By 2014, the publisher of Making the Difference estimated that over 100,000 copies had been sold. It remained in print, and was re-published as an e-book. In 2004 the Australian Sociology Association (TASA) published the results of a survey of its members concerning the most influential sociological publications in Australia from 1963. Making the Difference came in as the sixth most influential.
Social science researcher/writers in the education field have often engaged explicitly or implicitly with the book’s argument and/or methodology since its publication. Examples are two works that incorporate ‘making’ and ‘difference’ into their titles: Pat Thomson’s Schooling the rustbelt kid: Making the difference in changing times (2002), and Debra Hayes et al., Teachers and schooling making a difference (2005).
Raewyn Connell from the 1982 study continued her engagement with issues surrounding schooling and social justice. From the research that produced the original book came the single authored Teachers work (1985). It had a profound impact on the study of teachers in Australia. Further studies illuminated issues around gender, especially masculinity, and boys in schools, as well as studies on neoliberal influenced education policy, and changing patterns of working class family engagements with schooling.
In 2002 the journal Discourse devoted a special issue to reviewing the influence of the book since its publication.
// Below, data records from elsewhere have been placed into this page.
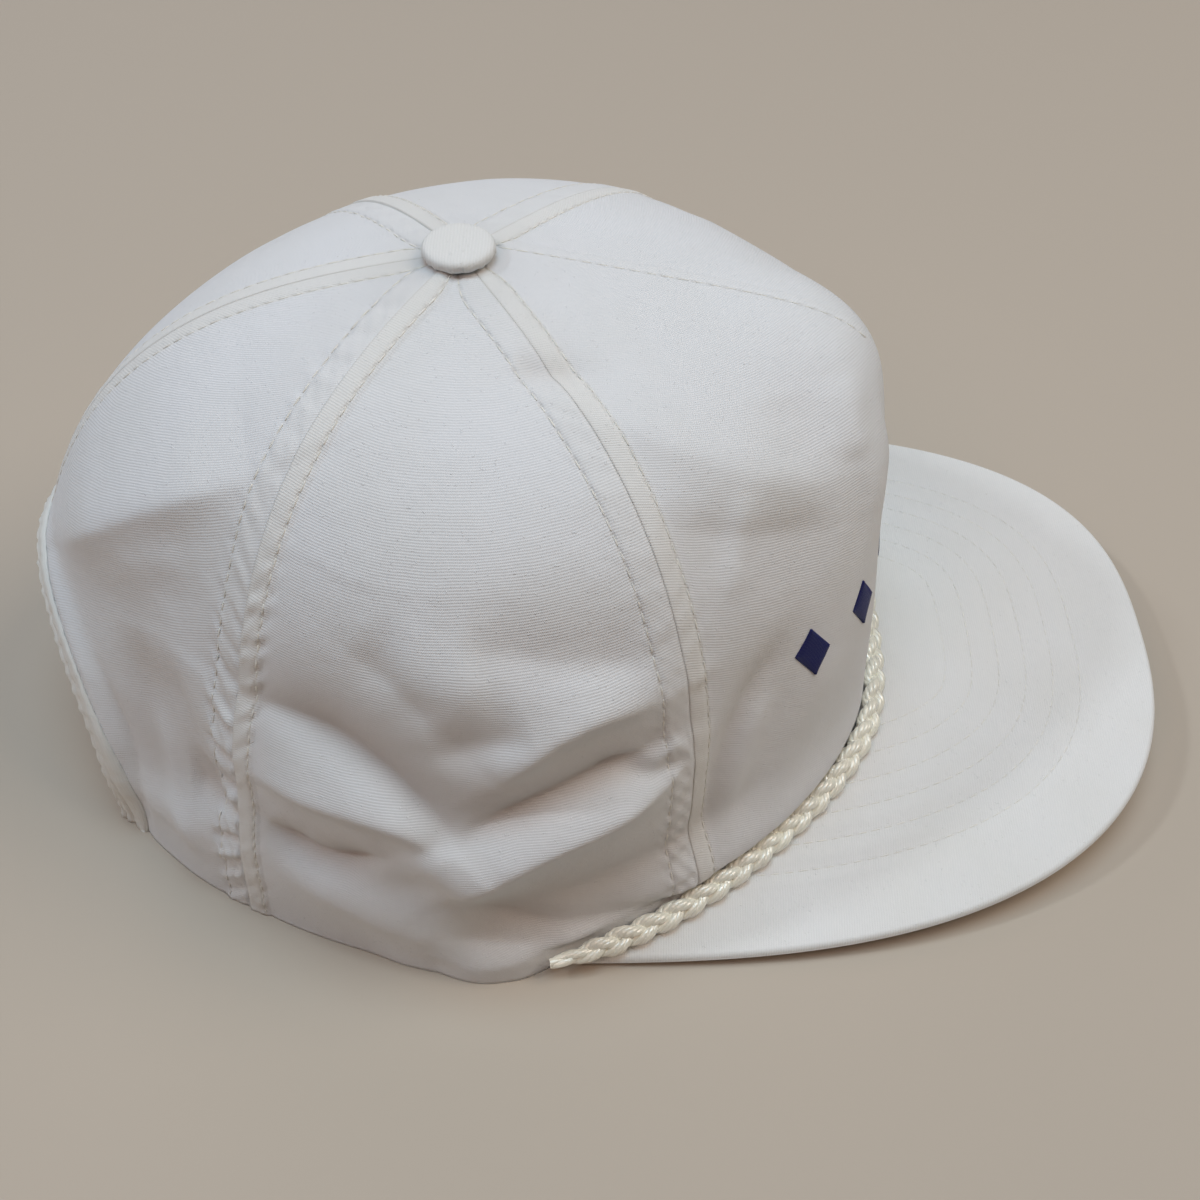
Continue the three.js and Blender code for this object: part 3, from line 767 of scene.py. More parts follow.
def named(tree, name, kind="FLOAT_VECTOR"):
    """What the points keep under a name."""
    return add_node(tree, "GeometryNodeInputNamedAttribute", {"Name": name}, data_type=kind).outputs[0]


# %% Running a tree along paths
def along_paths(name, paths, tree, values, material):
    """Runs a tree on paths, each given as its points in millimetres and the way that they face."""
    chains = bpy.data.meshes.new(name + "_path")
    points = np.concatenate([path for path, _ in paths]) + [0, CROWN_Y, 0]
    edges = []
    start = 0
    for path, _ in paths:
        edges += [(start + k, start + k + 1) for k in range(len(path) - 1)]
        start += len(path)
    chains.from_pydata(points * MM, edges, [])
    facing = np.concatenate([facing for _, facing in paths])
    chains.attributes.new("facing", "FLOAT_VECTOR", "POINT").data.foreach_set("vector", facing.ravel())
    holder = bpy.data.objects.new(name, chains)
    bpy.context.scene.collection.objects.link(holder)
    modifier = holder.modifiers.new(name, "NODES")
    modifier.node_group = tree
    for item in tree.interface.items_tree:
        if item.in_out == "INPUT" and item.name in values:
            modifier[item.identifier] = values[item.name]
        if item.in_out == "INPUT" and item.name == "Material":
            modifier[item.identifier] = material
    bpy.context.view_layer.update()
    ready = holder.evaluated_get(bpy.context.evaluated_depsgraph_get())
    plain = bpy.data.meshes.new_from_object(ready)
    holder.modifiers.clear()
    holder.data = plain
    plain.name = name
    bpy.data.meshes.remove(chains)
    return holder


# %% The stitch
# Inputs 2 and 3 are the shortest and the longest stitch, as shares of the usual one.
STITCH_UNEVENNESS = {2: 0.82, 3: 1.1, "Seed": 5}


def stitch_tree():
    """A bar of thread at every cut, along the row, facing out, and a little longer or shorter."""
    tree, size = node_group("stitch row", ["Pitch", "Length", "Thickness"])
    cuts = evenly_cut(tree, size, "Pitch")
    axes = {"Primary Axis": add_node(tree, "GeometryNodeInputTangent").outputs[0]}
    axes["Secondary Axis"] = named(tree, "facing")
    turn = add_node(tree, "FunctionNodeAxesToRotation", axes, primary_axis="X", secondary_axis="Z")
    bar = add_node(tree, "GeometryNodeMeshUVSphere", {"Segments": 6, "Rings": 4, "Radius": 0.5})
    inputs = {"Geometry": bar.outputs[0], "Rotation": (0, math.pi / 2, 0)}
    long_way = add_node(tree, "GeometryNodeTransform", inputs)
    inputs = {0: size["Length"], 1: size["Thickness"], 2: size["Thickness"]}
    shape = add_node(tree, "ShaderNodeCombineXYZ", inputs)
    uneven = add_node(tree, "FunctionNodeRandomValue", STITCH_UNEVENNESS, data_type="FLOAT")
    inputs = {"Points": cuts, "Instance": long_way.outputs[0], "Rotation": turn.outputs[0]}
    inputs["Scale"] = vectors(tree, "SCALE", shape.outputs[0], uneven.outputs[1])
    row = add_node(tree, "GeometryNodeInstanceOnPoints", inputs)
    finish_tree(tree, row.outputs[0], size["Material"])
    return tree


stitches = stitch_tree()
print("the stitch tree has", len(stitches.nodes), "nodes")

# %% [markdown]
# ## Finishes
# The cap is one colour, so its finishes differ by structure. The crown's twill has fine slanting
# ribs, the brim's cloth is the same but flatter, the tape is creamier, the rope is satin yarn and the
# strap is moulded. Ribs are drawn from each piece's own map, at their true size, and turned into bump,
# with painted shade between them. Dimples under the stitches come from the readings that the panels
# and the brim keep, and so does painted shade in the stitch holes, in the seam grooves and in the folds.


# %% Helpers for finishes
RIBS_PER_METRE = 1750
STITCH_PITCH = 3.2


def new_material(name, roughness, sheen=0.0, specular=0.35):
    material = bpy.data.materials.new(name)
    material.use_nodes = True
    shader = material.node_tree.nodes["Principled BSDF"]
    shader.inputs["Roughness"].default_value = roughness
    shader.inputs["Specular IOR Level"].default_value = specular
    shader.inputs["Sheen Weight"].default_value = sheen
    shader.inputs["Sheen Roughness"].default_value = 0.6
    return material, material.node_tree, shader


def reading(tree, name):
    return add_node(tree, "ShaderNodeAttribute", attribute_name=name).outputs["Fac"]


def stripes(tree, position, per_metre):
    """A soft wave of a coordinate, from 0 to 1."""
    turn = maths(tree, "MULTIPLY", position, per_metre * FULL_TURN)
    return maths(tree, "MULTIPLY_ADD", maths(tree, "SINE", turn), 0.5, 0.5)


def noise(tree, place, scale, detail=2.0, roughness=0.5):
    inputs = {"Vector": place, "Scale": scale, "Detail": detail, "Roughness": roughness}
    return add_node(tree, "ShaderNodeTexNoise", inputs).outputs["Fac"]


def mix(tree, share, first, second):
    """Two colours mixed. Inputs 6 and 7 are the ones that take colours."""
    inputs = {"Factor": share, 6: first, 7: second}
    return add_node(tree, "ShaderNodeMix", inputs, data_type="RGBA").outputs[2]


def mapped(tree, value, low, high, out_low=0.0, out_high=1.0):
    inputs = {0: value, 1: low, 2: high, 3: out_low, 4: out_high}
    return add_node(tree, "ShaderNodeMapRange", inputs).outputs[0]


def patches(tree, place, scale, detail):
    """Soft patches from 0 to 1, for slow changes of colour."""
    return mapped(tree, noise(tree, place, scale, detail), 0.3, 0.7)


def bumped(tree, shader, height, distance, strength=1.0):
    """Turns a height, in shares of a distance in millimetres, into a bump of the shader."""
    inputs = {"Strength": strength, "Distance": MM * distance, "Height": height}
    tree.links.new(add_node(tree, "ShaderNodeBump", inputs).outputs[0], shader.inputs["Normal"])


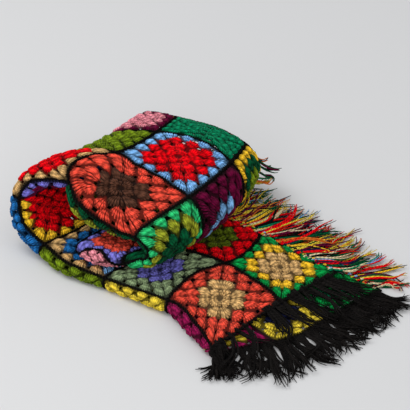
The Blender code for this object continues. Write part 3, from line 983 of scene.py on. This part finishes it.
print(sum(fringe.locks for fringe in FRINGES), "locks in", len(FRINGES), "fringes")

# %% [markdown]
# Each lock is a bunch of cut strands drawn through the edge and knotted. Particle hair would
# need its own render settings and doesn't export, so each strand is a tube along its own
# line. Straight, even strands would look like a comb. So they go in small tufts that share
# their bend, length and wave, the tufts of three locks lean together, and each strand then
# differs a little from its tuft.

# %% The walk and the waves of the strands
LEVEL = np.linspace(0, 1, 9)
TUFT, TUFT_STEP = 4, 2.0
SWAY, RISE = 4.6, 1.8
WHOLE_TURN = 6.28
WAVES = (0.6, 1.6)
# How much chance does, for a whole tuft and for each strand in it: the angle at which it
# starts and its bend, both in degrees, and its share of the lock's length.
START_ERRORS, BEND_ERRORS = (10, 2.5), (42, 9)
TUFT_REACH, TUFT_LIMITS = (0.95, 0.11), (0.7, 1.12)
STRAND_REACH, STRAND_LIMITS = (1, 0.05), (0.85, 1.1)


def uneven(tuft, of_tuft, of_strand):
    """A chance value for each strand: one part shared by its tuft and one of its own."""
    return rng.normal(0, of_tuft, tuft[-1] + 1)[tuft] + rng.normal(0, of_strand, len(tuft))


def strand_walks(angle, length, tuft):
    """The way of each strand over the floor, the direction beside it, and its length."""
    start = angle + uneven(tuft, *START_ERRORS)
    bend = uneven(tuft, *BEND_ERRORS)
    turn = np.radians(start[:, None] + bend[:, None] * LEVEL ** 2)
    heading = np.stack([np.cos(turn), np.sin(turn), 0 * turn], -1)
    aside = np.stack([-np.sin(turn), np.cos(turn), 0 * turn], -1)
    reach = length * np.clip(rng.normal(*TUFT_REACH, tuft[-1] + 1)[tuft], *TUFT_LIMITS)
    reach = reach * np.clip(rng.normal(*STRAND_REACH, len(tuft)), *STRAND_LIMITS)
    walk = np.cumsum(heading, 1) - heading[:, :1]
    return walk * (reach / (len(LEVEL) - 1))[:, None, None], aside, reach


def strand_waves(tuft):
    """How far each strand sways sideways and rises along its length."""
    tufts = tuft[-1] + 1
    phase = rng.uniform(0, WHOLE_TURN, tufts)[tuft][:, None] + rng.normal(0, 0.3, (len(tuft), 1))
    waves = rng.uniform(*WAVES, tufts)[tuft][:, None]
    return (np.sin(phase + WHOLE_TURN * waves * LEVEL) * SWAY * LEVEL,
            np.sin(phase * 1.7 + 5.0 * waves * LEVEL) * RISE * LEVEL)


print("a tuft has", TUFT, "strands, a strand", len(LEVEL), "points past its knot")

# %% The lines of the strands
BACKING = 6.9
BUNCH = 3
BUNCHING = {"end": 0.75, "outer side": 0.45, "inner side": 0.45}
WORN_PLACES = (0, 0.3, 0.55, 1)
# Along a strand: how far it has come over to the root of its lock, towards its bunch, and out
# beside the others of its tuft, which close up again at the tips.
TO_ROOT = ease(LEVEL / 0.4) * 0.75
TO_BUNCH = ease(LEVEL / 0.7)
OUT, CLOSING = ease(LEVEL / 0.3), 1 - 0.8 * LEVEL
PLACE_SPREAD = 0.06
# In millimetres: how high the tufts and their strands are heaped, and how deep inside the edge
# and how high over the cloth's middle a strand is held.
LOWEST, TUFT_HEAP, STRAND_HEAP = 1.2, 5.0, 1.5
HOLD_DEPTHS, HOLD_HEIGHT = (2.5, 9.0), 2.6


def strand_lines(fringe):
    """The lines and lengths of all strands of one fringe, from inside the edge to the tips."""
    edge, locks, strands = fringe.edge, fringe.locks, fringe.strands
    stops = np.linspace(fringe.first, fringe.last, locks + 1)
    centre = (stops[:-1] + stops[1:]) / 2
    number = np.arange(locks)
    middle, forward, outward, _ = edge_frames(edge, centre)
    root = middle + outward * BACKING
    angle, length, rest = fringe.lie(number / (locks - 1), number, root[:, 2])
    lock = np.repeat(number, strands)
    count = len(lock)
    tuft = np.arange(count) // TUFT
    tufts = tuft[-1] + 1
    place = np.tile((np.arange(strands) + 0.5) / strands - 0.5, locks)
    place = place + rng.normal(0, PLACE_SPREAD, count)
    step = (fringe.last - fringe.first) / locks
    own, _, own_outward, own_up = edge_frames(edge, centre[lock] + place * step)
    walk, aside, reach = strand_walks(angle[lock], length[lock], tuft)
    gather = TO_ROOT[None, :, None]
    line = (own + own_outward * 3)[:, None] * (1 - gather) + root[lock][:, None] * gather + walk
    apart = ((lock // BUNCH) * BUNCH + 1 - lock) * BUNCHING[edge] * step * PITCH
    line = line + (forward[lock] * apart[:, None])[:, None] * TO_BUNCH[None, :, None]
    beside = (np.arange(count) % TUFT - (TUFT - 1) / 2) * TUFT_STEP
    beside = beside[:, None] * OUT * CLOSING
    sway, rise = strand_waves(tuft)
    line = line + aside * (beside + sway)[..., None]
    heap = rng.uniform(0, TUFT_HEAP, tufts)[tuft][:, None]
    heap = heap + rng.uniform(0, STRAND_HEAP, (count, 1))
    low = rest[lock][:, None] + LOWEST + heap
    height = low + (root[lock][:, 2:] - low) * (1 - LEVEL) ** 2 + rise
    line[..., 2] = np.maximum(height, LOWEST)
    inside = rng.uniform(*HOLD_DEPTHS, tufts)[tuft][:, None]
    hold = own - own_outward * inside + own_up * HOLD_HEIGHT
    knot = own + own_outward + own_up * rng.uniform(-1, 2.0, (count, 1))
    line = np.concatenate([hold[:, None], knot[:, None], line], 1) * MM
    if fringe.worn:
        left = rng.random(tufts)[tuft] > np.interp(lock / locks, WORN_PLACES, fringe.worn)
        return line[left], reach[left]
    return line, reach


print("strands are held", HOLD_DEPTHS[0], "to", HOLD_DEPTHS[1], "mm inside the edge")

# %% [markdown]
# A plump knot sits where each lock passes through the edge, and it hides where the strands
# meet. The black yarns differ only in how faded they are. Each of the other strands takes one
# of the leftover yarns, and two strands that lie together are often the same one, because a
# cut length is folded in half and pulled through.

# %% The knots and the dyes of the fringe
LEFTOVERS = ("yellow", "gold", "pine", "pine", "red", "red", "cream", "navy", "maroon", "teal",
             "sky", "black", "maroon", "yellow", "orange", "cream")
# A knot: its half width and form, where its middle is off the edge, how far it reaches, its
# height over the cloth's middle, and how flat it is.
KNOT_HALF = 3.4
KNOT_FORM = np.array((0.35, 0.9, 1.0, 0.85, 0.4))
KNOT_OUT, KNOT_REACH, KNOT_UP, KNOT_FLAT = 1.2, 3.6, 0.8, 0.8
FADED, FADED_KNOT, LEFTOVER_SHADES = (0.5, 3.0), (0.8, 1.5), (0.8, 1.15)


def knots_of(fringe):
    """A plump knot where each lock passes through the edge."""
    stops = np.linspace(fringe.first, fringe.last, fringe.locks + 1)
    middle, _, outward, up = edge_frames(fringe.edge, (stops[:-1] + stops[1:]) / 2)
    level = np.linspace(-1, 1, 5)[None, :, None]
    line = middle[:, None] + outward[:, None] * (KNOT_OUT + KNOT_REACH * level)
    line = line + up[:, None] * KNOT_UP
    ups = np.broadcast_to(up[:, None], line.shape)
    width = np.broadcast_to(KNOT_FORM * KNOT_HALF, line.shape[:2])
    return swept(PLAIN_TUBE, line * MM, ups, width, width * KNOT_FLAT)


def fringe_dyes(fringe, count):
    """The dyes of the strands and of the knots of one fringe."""
    if fringe.yarn == "black_yarn":
        black = LIGHT["black"][None]
        return (black * rng.uniform(*FADED, (count, 1)),
                black * rng.uniform(*FADED_KNOT, (fringe.locks, 1)))
    shades = np.array([LIGHT[name] for name in LEFTOVERS])
    pairs = rng.integers(0, len(shades), count // 2)
    dyes = np.repeat(shades[pairs], 2, axis=0) * rng.uniform(*LEFTOVER_SHADES, (count, 1))
    return dyes, shades[rng.integers(0, len(shades), fringe.locks)]


print(len(set(LEFTOVERS)), "leftover yarns, a knot", round(2 * KNOT_HALF, 1), "mm thick")

# %% Draw the strands and knot them
STRAND_TUBE = yarn_tube(5, 11)
STRAND_HALF, STRAND_FLAT = 1.5, 0.9
STRAND_TAPER = ((0, 0.15, 0.7, 1), (1.0, 1.15, 0.95, 0.35))
# The length in mm that one turn of the twist takes, and the turns in a knot.
TURN_LENGTH, KNOT_TURNS = 5.0, 2.0


def make_fringe(fringe):
    line, reach = strand_lines(fringe)
    count = len(line)
    ups = np.zeros_like(line)
    ups[..., 2] = 1.0
    width = np.interp(np.linspace(0, 1, STRAND_TUBE["rings"]), *STRAND_TAPER) * STRAND_HALF
    width = width * np.clip(rng.normal(1, 0.12, (count, 1)), 0.7, 1.3)
    body = swept(STRAND_TUBE, line, ups, width, width * STRAND_FLAT)
    dyes, knot_dyes = fringe_dyes(fringe, count)
    piece = yarn_mesh(fringe.name + "_yarn",
                      [(STRAND_TUBE, body, dyes, reach / TURN_LENGTH),
                       (PLAIN_TUBE, knots_of(fringe), knot_dyes,
                        np.full(fringe.locks, KNOT_TURNS))])
    piece.data.materials.append(FRINGE_WOOL)
    if fringe.solid:
        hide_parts(fringe.name)
    print(piece.name, count, "strands,", len(piece.data.polygons), "triangles")
    return piece


fringe_pieces = [make_fringe(fringe) for fringe in FRINGES]

# %% [markdown]
# All the yarn belongs to one cloth, five by eight squares of about 130 mm, held folded, with
# its stitches, joins and fringe on it.

# %% [markdown]
# The studio. The blanket lies on a pale grey floor that runs on as its backdrop. Broad, soft
# light comes from above, so there is almost no shadow but under the folds. One large lamp
# alone would leave the front dark, and so a second one fills it, and the pale air of the
# world does the rest.

# %% Floor and lights
FLOOR_HALF = 6.0
PAPER, PAPER_ROUGHNESS, PAPER_SHINE = (0.70, 0.70, 0.70, 1), 0.9, 0.1
AIR, AIR_STRENGTH = (0.97, 0.98, 1.0, 1), 0.70


def soft_light(name, place, size, power):
    """A square lamp that faces the blanket."""
    light = bpy.data.lights.new(name, "AREA")
    light.shape = "RECTANGLE"
    light.size = light.size_y = size
    light.energy = power
    lamp = bpy.data.objects.new(name, light)
    lamp.location = place
    lamp.rotation_euler = (-Vector(place)).to_track_quat("-Z", "Y").to_euler()
    bpy.context.scene.collection.objects.link(lamp)
    return lamp


def make_floor():
    bm = bmesh.new()
    bmesh.ops.create_grid(bm, x_segments=1, y_segments=1, size=FLOOR_HALF)
    mesh = bpy.data.meshes.new("studio_floor")
    bm.to_mesh(mesh)
    bm.free()
    floor = bpy.data.objects.new("studio_floor", mesh)
    paper = bpy.data.materials.new("pale_studio_paper")
    paper.use_nodes = True
    shader = paper.node_tree.nodes["Principled BSDF"]
    shader.inputs["Base Color"].default_value = PAPER
    shader.inputs["Roughness"].default_value = PAPER_ROUGHNESS
    shader.inputs["Specular IOR Level"].default_value = PAPER_SHINE
    mesh.materials.append(paper)
    bpy.context.scene.collection.objects.link(floor)
    return floor


floor = make_floor()
world = bpy.data.worlds.new("studio_air")
world.use_nodes = True
world.node_tree.nodes["Background"].inputs["Color"].default_value = AIR
world.node_tree.nodes["Background"].inputs["Strength"].default_value = AIR_STRENGTH
bpy.context.scene.world = world
lamps = [soft_light("key_softbox", (-1.2, -0.6, 2.2), 1.6, 22),
         soft_light("front_softbox", (0.9, -2.4, 1.1), 1.4, 16)]
bpy.context.scene.view_settings.view_transform = "Standard"
print("floor and lamps:", floor.name, [lamp.name for lamp in lamps])

# %% [markdown]
# The camera. The far squares look hardly smaller than the near ones, so it stands well back
# with a long lens. It looks down from a third of the way up and a little from the right. Its
# place is worked out from two angles and a distance, and it has to be linked to the scene and
# made the scene's own camera.

# %% The camera
AZIMUTH, ELEVATION, DISTANCE = math.radians(35), math.radians(33), 6.0
LENS = 323
FAR_CLIP = 100
AIM_HEIGHT, AIM_RIGHT, AIM_UP = 0.025, -0.026, 0.0945

right = Vector((math.cos(AZIMUTH), math.sin(AZIMUTH), 0))
over = Vector((-math.sin(AZIMUTH) * math.sin(ELEVATION),
               math.cos(AZIMUTH) * math.sin(ELEVATION), math.cos(ELEVATION)))
away = over.cross(right)
aim = Vector((0, 0, AIM_HEIGHT)) - Vector(MIDDLE) * MM + right * AIM_RIGHT + over * AIM_UP
camera = bpy.data.objects.new("camera", bpy.data.cameras.new("camera"))
camera.data.lens = LENS
camera.data.clip_end = FAR_CLIP
camera.location = aim - away * DISTANCE
camera.rotation_euler = away.to_track_quat("-Z", "Y").to_euler()
bpy.context.scene.collection.objects.link(camera)
bpy.context.scene.camera = camera
print("camera at", [round(x, 2) for x in camera.location])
In the article reporting the TASA survey (2004), the argument was made that work by Raewyn Connell had very strongly influenced the frames of reference and research methodologies of educational and other sociologists over a significant period of time.
Social reproduction theory: The argument that social structures organise the transference of wealth and power, poverty and powerlessness, from one generation to the next. The sociology of Pierre Bourdieu is often seen as central in this school of thinking. Reproduction theory was often criticised as underestimating the agency of individuals and groups in the making of their own lives.